Davanti al mare, il tavolino che balla e una penna che scorre bene sul foglio. Sì scorre, ma non è proprio come la vorrei, fa una certa opposizione ma la punta è tonda e consistente e l’impugnatura è ben salda. Così inizio.
C’è stato un passato in cui ho comprato sempre la stessa penna, per anni sempre e solo lei. Fluida, con la punta ben affilata, andava via quasi da sola ed era uno spettacolo stare a leggere le sue parole. Avevo un certo orgoglio nell’arrivare fino alla fine dell’inchiostro, sapere di aver scritto tutto il possibile era una soddisfazione. Poi sarei tornata al negozio per scegliere tra le tante penne, provarne di nuove per capire che non era necessario cambiare.
E’ successo così che ho scritto molto.
Mi piace rileggere le parole che rimangono impresse negli fogli ancora nuovi. E’ un po’ come sapere sempre da dove ripartire, dove ero arrivata l’ultima volta, è la mia memoria.
Sono una persona da righe e quaderni che sono un po’ una via di mezzo, odio i quaderni piccoli almeno quanto i “quadernoni”, così ostili.
La carta poi è una cosa seria. Il foglio si deve sentire scorrere sotto al polso che si muove da sinistra a destra e poi ritorna. Girare pagina richiede un rumore preciso e va sempre accompagnato con il pollice opposto al dito medio, solo così ha tutto più senso.
Quanto al colore della carta sono piuttosto aperta. Dei quaderni hanno pagine di un lilla spoglio con la linea a sinistra rossa, quasi rosa. Altri un giallo legal. Bisogna solo provare.
Adoro le pagine con la linea verticale a sinistra. Io che non so stare dentro agli spazi degli altri, ho un certo piacere nell’iniziare a scrivere ad un paio di centimetri dall’avvio del foglio. Trovo sia così irrispettoso e quasi volgare mettere le proprie parole così in bilico sulla carta o troppo vicino alla rilegatura. Mi piacciono i quaderni cuciti, penso sia una bellissima cosa mettere ago e filo sulla carta.

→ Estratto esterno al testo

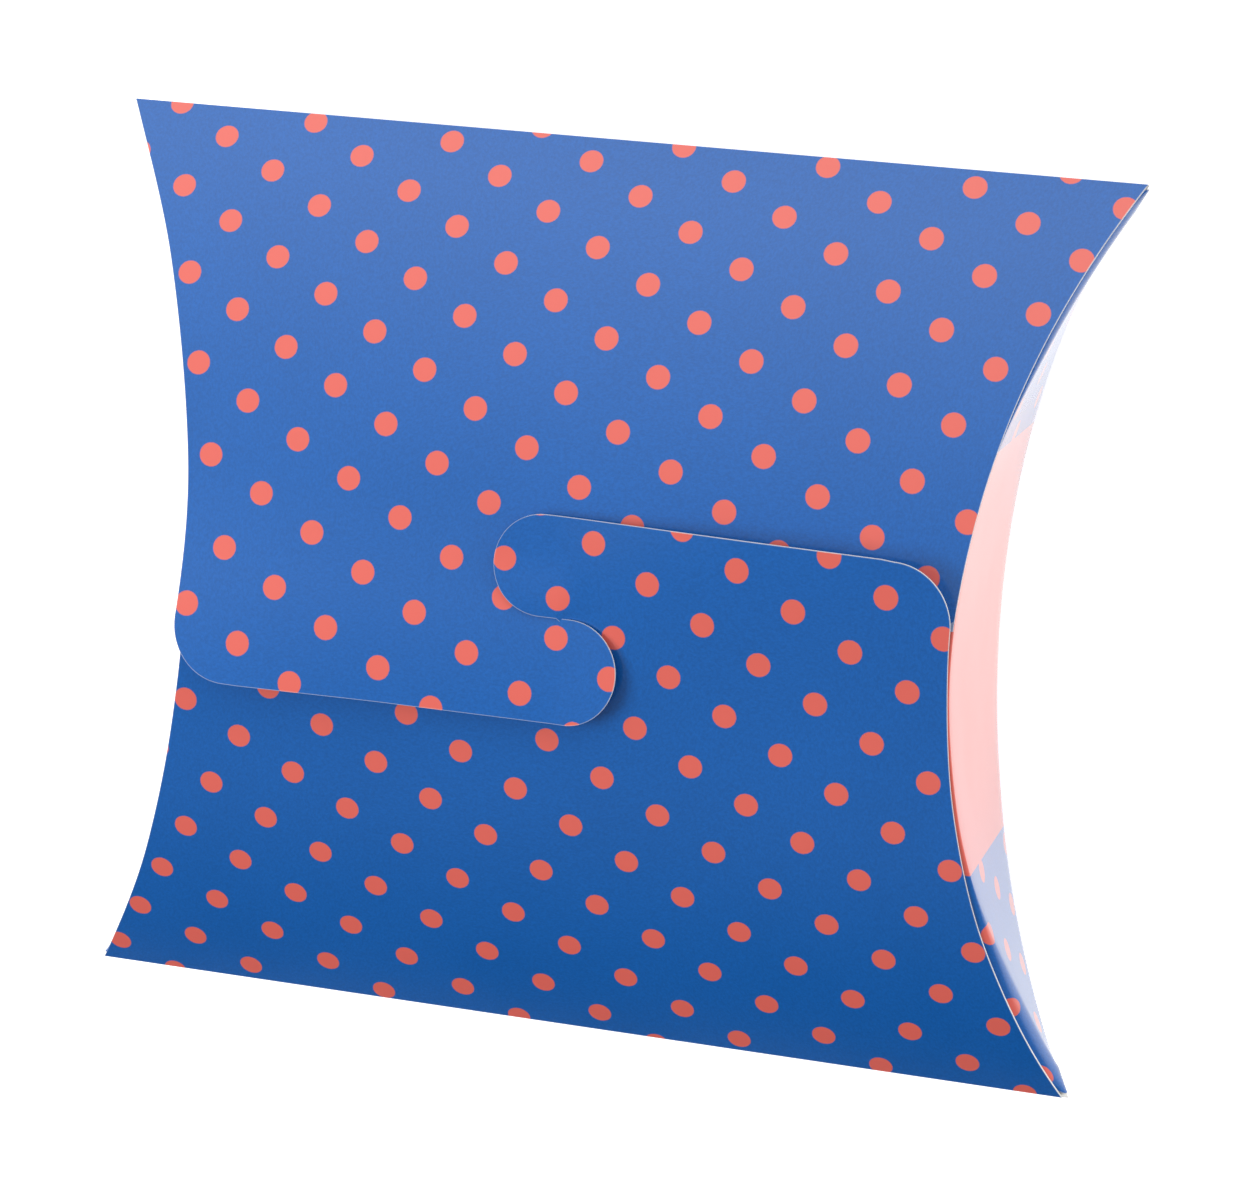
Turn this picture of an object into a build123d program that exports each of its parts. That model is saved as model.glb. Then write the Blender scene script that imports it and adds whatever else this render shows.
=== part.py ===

Ammetto però di aver avuto tante belle storie anche con la spirarle ad anelli, di metallo mai verniciato.
Odio invece con tutta me stessa due cose. La rilegatura nel lato corto e ancora di più i blocchi a strappo. Orribili, ho i brividi solo a pensarci. Eppure per tanti anni della me piccola erano l’unica cosa che potevi trovare nei supermercati il giovedì pomeriggio. Questo era il giorno della spesa, quello di turno del negozio dove mia mamma si rovinava le ossa e io ero felice di essere con lei in quella che era poco più di una piccola bottega di provincia.
Renato aveva i migliori panini all’olio e per 500 lire li gonfiava di amore e prosciutto cotto, sempre “tagliato fine, mi raccomando”.

Oggi è sabato. Oggi il panino ha anche cime di rapa al basilico e una burratina che mamma mia quanto è buona con il prosciutto cotto.